Turn on any podcast or radio show, and you’ll hear a common complaint about the Minnesota Twins. After years of parsimony in the 1990s and 2000s, fans want to see the organization spend more money on free agents.
The Twins have taken steps forward in the past couple of seasons, shelling out big money to Nelson Cruz and Josh Donaldson. But opening the checkbook hasn’t resulted in a playoff win or even a successful season this year.
With the Twins hoping for a quick rebuild next year, the common fan will be screaming for the team to spend wildly until every hole is filled. But Minnesota’s goal this offseason shouldn’t be to spend more than everybody; it should be to spend smarter.
It starts by taking a look at what the Twins have done over the past couple of offseasons. While they got it right with Cruz, the Donaldson acquisition has left something to be desired.
Donaldson was almost a consolation prize after the Twins missed out on several starting pitchers and may have been a panicked move to do something. But adding a Gold Glove third baseman and former American League MVP looked like a wise move. However, he had a more significant injury history at age 34 than Cruz had at age 38.
The problem is that signing a player of Donaldson’s caliber will require investing in a player in the twilight of his prime.
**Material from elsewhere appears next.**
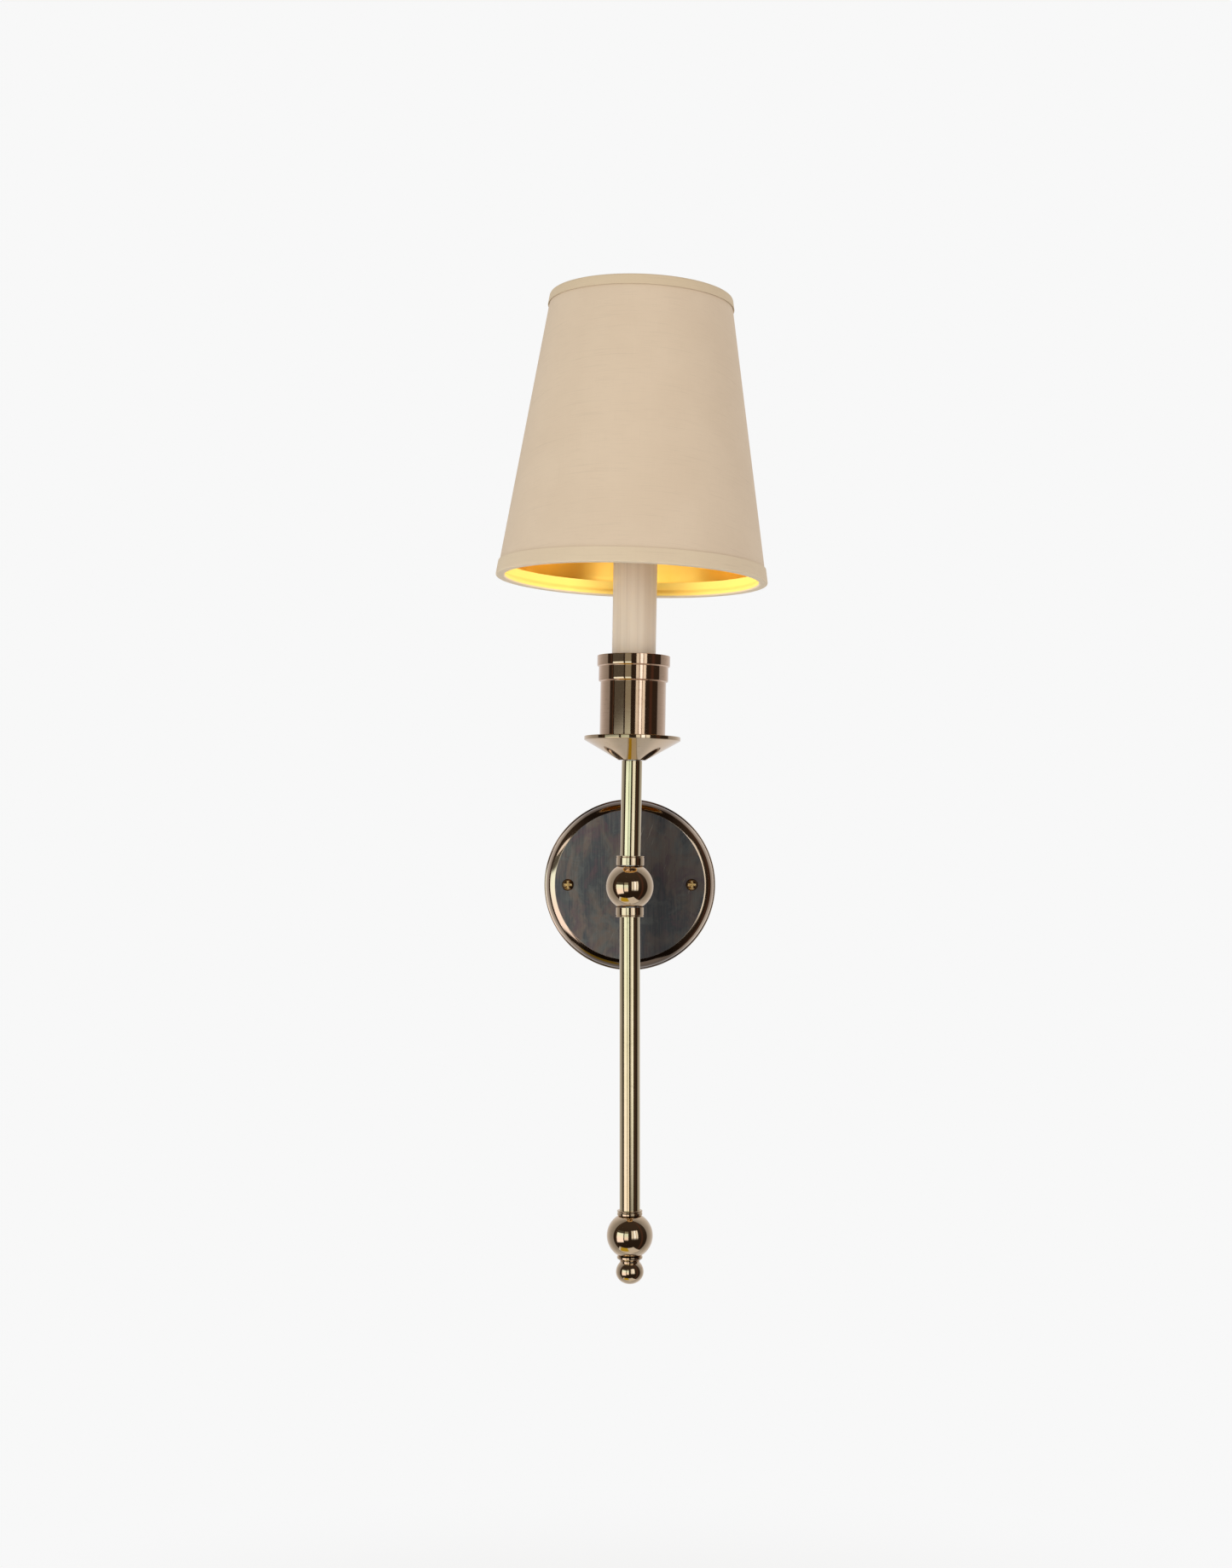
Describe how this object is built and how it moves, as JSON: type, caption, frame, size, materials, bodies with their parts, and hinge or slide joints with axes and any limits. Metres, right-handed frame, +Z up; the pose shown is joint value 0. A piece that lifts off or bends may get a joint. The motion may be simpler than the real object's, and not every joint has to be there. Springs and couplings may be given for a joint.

Earlier this week, I looked at the types of impact free agents the Twins could find. Only Carlos Correa (27) and Noah Syndergaard (29) were players under 30 years old, and the rest were players in their early-to-mid 30s is risky but also brings a big reward.
The New York Yankees went all-out in the 2020 offseason by signing Gerrit Cole to a nine-year deal. Although things looked great in the COVID-shortened season, some of the luster has worn off that move thanks to the Spider Tac scandal and a roster that has other flaws.
George Springer and J.T. Realmuto were the big winners in last year’s offseason with matching five-year, $110 million contracts. While one deal looked better than the other, both came with significant long-term risk.
Springer was in and out of the Toronto Blue Jays’ lineup due to injuries and played just 78 games in the first year of a five-year deal. While Springer put up solid numbers, he’ll be 32 next season. Deals like this need to go well in the first couple of years, and with one year burned, the Jays could wind up in a similar situation the Twins are in with Donaldson.
That’s no comparison to what Realmuto experienced in his first season with the Philadelphia Phillies. He made the All-Star team in his first season, but he had a significant drop in his OPS and slugging percentage. Twins fans know that catchers don’t age well, and Realmuto is entering his age 31 season. This could be another deal that a team trying to make a splash in free agency will regret.
But that doesn’t mean the Twins shouldn’t sign a big-money free agent. When they signed Cruz before the 2019 season, they did so with a one-year $18 million contract that had an option for 2020.
While there likely will be drastic changes to free agency in the next collective bargaining agreement, they will not occur until after the 2022 season. That could leave more free agents looking for short-term deals to establish their value and cash in once the new CBA is ratified.
For example, look at what Marcus Semien did last offseason. He signed a one-year deal coming off a down season with the Oakland A’s and wound up smashing 45 homers in Toronto. While the Jays are unlikely to re-sign him, they at least reaped the benefits for one season and almost parlayed that into a postseason appearance.
A short-term deal could work to the Twins advantage in the pitching market that has names like Max Scherzer, Clayton Kershaw, and Syndergaard. But age and questions about their health could limit what type of deal they can get on the market.
This approach could also absolve the Twins of long-term risk. When they courted Donaldson before the 2020 season, he revealed that Minnesota was one of the few teams to offer him a multi-year contract. That may have been necessary to bring Donaldson to Minnesota, but now has them on the hook for an aging player with a lot of money remaining on his contract.
To compete next year, this may be the best route they can take. If the Twins want to return to relevancy, adding several players on shorter-term deals could be the stopgap they need for their younger players to develop.